(672c) Machine Learning Analysis of Protein Aggregates Formed in Container-Closure Systems

Therapeutic protein formulations are exposed to numerous stresses during manufacturing, shipping, storage, and administration that promote aggregation. These different stresses result in aggregates whose morphologies are characteristic of the stress at their root cause. This morphology information can be captured by using flow imaging microscopy (FIM) to image the aggregates in a sample and applying machine learning techniques such as convolutional neural networks (ConvNets) to extract the morphological information embedded in FIM images.

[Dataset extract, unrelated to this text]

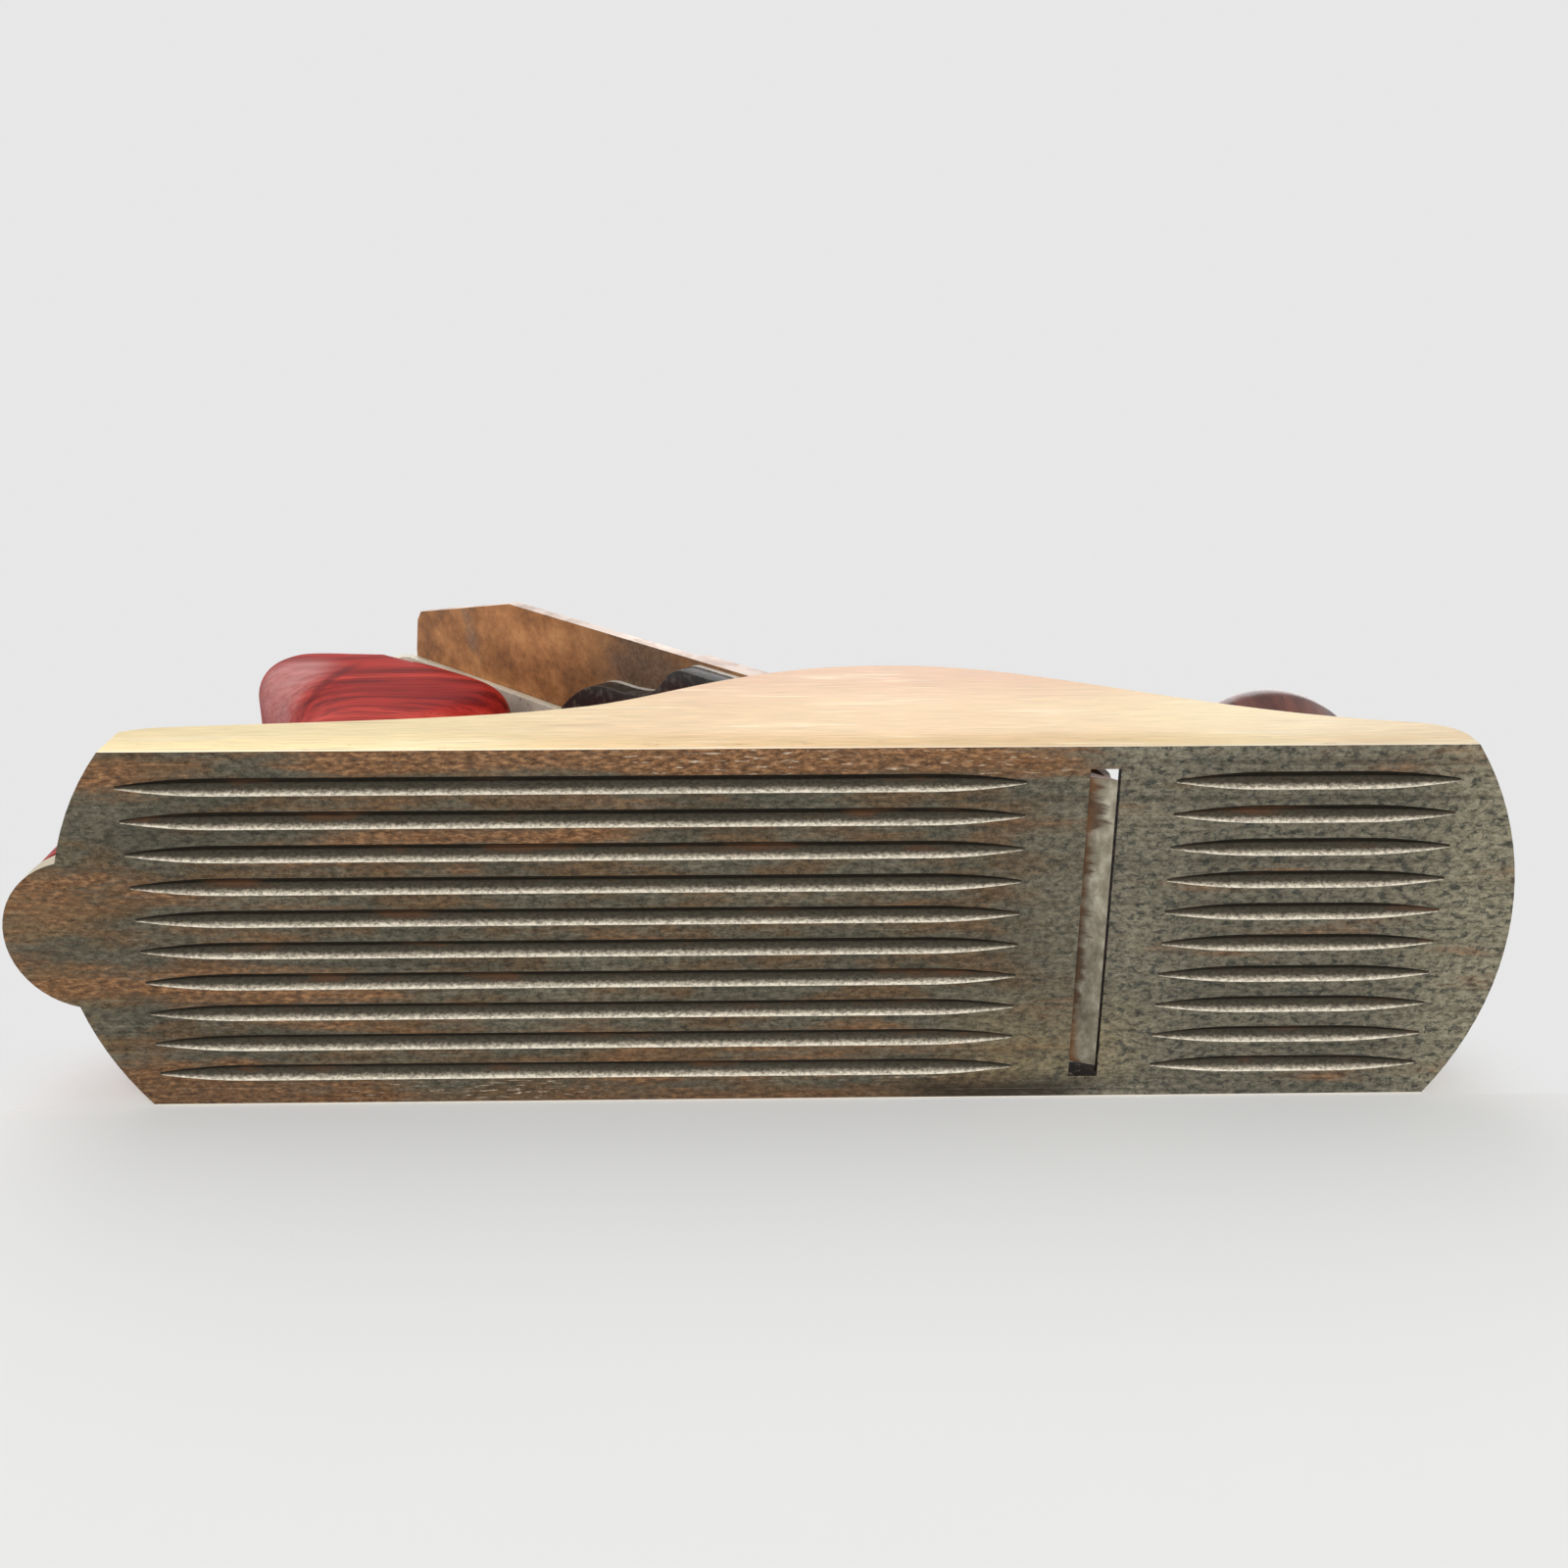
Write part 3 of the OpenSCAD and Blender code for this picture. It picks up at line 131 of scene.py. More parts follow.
class Finish:
    """One finish: a material, and the nodes that it is made with."""

    def __init__(self, name, tree_of=None):
        self.mat = tree_of or bpy.data.materials.new(name)
        self.mat.use_nodes = True
        self.tree = self.mat.node_tree
        self.tree.nodes.clear()
        self.cache = {}

    def node(self, kind, settings=None, inputs=None, out=0):
        """A node of that kind, its settings first, then its sockets' values or links."""
        n = self.tree.nodes.new(kind)
        for key, value in (settings or {}).items():
            if key == "stops":
                for i, (place, colour) in enumerate(value):
                    e = n.color_ramp.elements
                    stop = e[i] if i < 2 else e.new(place)
                    stop.position, stop.color = place, (*colour, 1.0)
            else:
                setattr(n, key, value)
        for key, value in (inputs or {}).items():
            if isinstance(value, Sock):
                self.tree.links.new(value.socket, n.inputs[key])
            elif isinstance(value, (tuple, list)) and len(n.inputs[key].default_value) == 4:
                n.inputs[key].default_value = (*value[:3], 1.0)
            else:
                n.inputs[key].default_value = value
        return n if out is None else Sock(self, n.outputs[out])

    def sum(self, operation, a, b=0.0, clamp=False):
        return self.node("ShaderNodeMath", {"operation": operation, "use_clamp": clamp},
                         {0: a, 1: b})

    # Places and directions on the piece

    def place(self):
        if "place" not in self.cache:
            self.cache["place"] = self.node("ShaderNodeTexCoord", out="Object")
        return self.cache["place"]

    def axes(self, vector, scale=1.0):
        """x, y and z of a vector, each times scale."""
        n = self.node("ShaderNodeSeparateXYZ", None, {0: vector}, out=None)
        parts = [Sock(self, n.outputs[i]) for i in range(3)]
        return parts if scale == 1.0 else [p * scale for p in parts]

    def xyz(self):
        """Place on the piece, in millimetres."""
        if "xyz" not in self.cache:
            self.cache["xyz"] = self.axes(self.place(), 1000.0)
        return self.cache["xyz"]

    def facing(self):
        """x, y and z of the direction that the surface faces."""
        if "facing" not in self.cache:
            self.cache["facing"] = self.axes(self.node("ShaderNodeTexCoord", out="Normal"))
        return self.cache["facing"]

    def turned(self, angle, move):
        """Place turned about Y, so that a grain can run up the bed."""
        return self.node("ShaderNodeVectorRotate", {"rotation_type": "AXIS_ANGLE"}, {
            "Vector": self.place(), "Center": move, "Axis": (0, 1, 0), "Angle": angle})

    def stretched(self, per_m, where=None, shift=(0.0, 0.0, 0.0)):
        """Place times so many features a metre along each axis."""
        return self.node("ShaderNodeVectorMath", {"operation": "MULTIPLY_ADD"},
                         {0: where or self.place(), 1: per_m, 2: shift})

    # Patterns

    def noise(self, per_m, detail=3.0, rough=0.55, where=None, shift=(0.0, 0.0, 0.0), warp=0.0):
        return self.node("ShaderNodeTexNoise", None, {
            "Vector": self.stretched(per_m, where, shift), "Scale": 1.0, "Detail": detail,
            "Roughness": rough, "Distortion": warp})

    def cells(self, per_m, shift=(0.0, 0.0, 0.0)):
        return self.node("ShaderNodeTexVoronoi", {"feature": "F1"}, {
            "Vector": self.stretched(per_m, None, shift), "Scale": 1.0, "Randomness": 1.0})

    def between(self, value, low, high, to_low=0.0, to_high=1.0):
        """A smooth step of value from low to high."""
        return self.node("ShaderNodeMapRange", {"interpolation_type": "SMOOTHSTEP"}, {
            "Value": value, "From Min": low, "From Max": high, "To Min": to_low, "To Max": to_high})

    def hump(self, value, middle, half, soft):
        """1 within half of the middle, falling to 0 over soft."""
        return self.between(abs(value - middle), half + soft, half)

    def edge(self, reach):
        """1 on the piece's edges and corners, within about reach millimetres."""
        eased = self.node("ShaderNodeBevel", {"samples": 6}, {"Radius": reach * MM})
        true = self.node("ShaderNodeNewGeometry", out="Normal")
        same = self.node("ShaderNodeVectorMath", {"operation": "DOT_PRODUCT"}, {0: eased, 1: true},
                         out="Value")
        return self.between(1 - same, 0.03, 0.3)

    # Colours

    def mix(self, a, b, factor):
        return self.node("ShaderNodeMix", {"data_type": "RGBA", "blend_type": "MIX"},
                         {0: factor, 6: a, 7: b}, out=2)

    def times(self, tint, value):
        return self.node("ShaderNodeVectorMath", {"operation": "SCALE"}, {0: tint, "Scale": value})

    def ramp(self, value, stops):
        return self.node("ShaderNodeValToRGB", {"stops": stops}, {0: value}, out="Color")

    def bump(self, height, strength, depth_mm):
        return self.node("ShaderNodeBump", None, {
            "Strength": strength, "Distance": depth_mm * MM, "Height": height}, out="Normal")

    def skin(self, **sockets):
        """The finish's one surface. What varies feeds colour, roughness, metal, coat or normal."""
        names = {"colour": "Base Color", "rough": "Roughness", "metal": "Metallic",
                 "normal": "Normal", "coat": "Coat Weight", "coat_rough": "Coat Roughness",
                 "specular": "Specular IOR Level"}
        skin = self.node("ShaderNodeBsdfPrincipled", None,
                         {names[k]: v for k, v in sockets.items()}, out="BSDF")
        self.node("ShaderNodeOutputMaterial", None, {"Surface": skin}, out=None)
        return self.mat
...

In this study, we describe and demonstrate a novel algorithm that can be used to determine if two protein formulations contain similar particle morphologies and thus were exposed to the same root cause stresses. An algorithm was developed to compare collections of FIM images using ConvNets trained using techniques borrowed from facial recognition and traditional statistical techniques such as nonparametric density estimation and goodness-of-fit hypothesis testing. This algorithm provides a robust statistical method to determine if two samples exhibit significantly different FIM datasets and thus contain particles from different root cause stresses. As a demonstration, this algorithm was used to compare intravenous immunoglobulin (IVIg) formulations that were exposed to freeze-thaw and shaking stresses within several container-closure systems. The algorithm was capable of distinguishing between the populations of IVIg aggregates produced by these stresses in subtly different container-closure systems (e.g. glass vials from different manufacturers). This analysis also revealed that the particle morphologies produced a result of shaking stress were more impacted by the container-closure system than those produced by freeze-thaw cycling.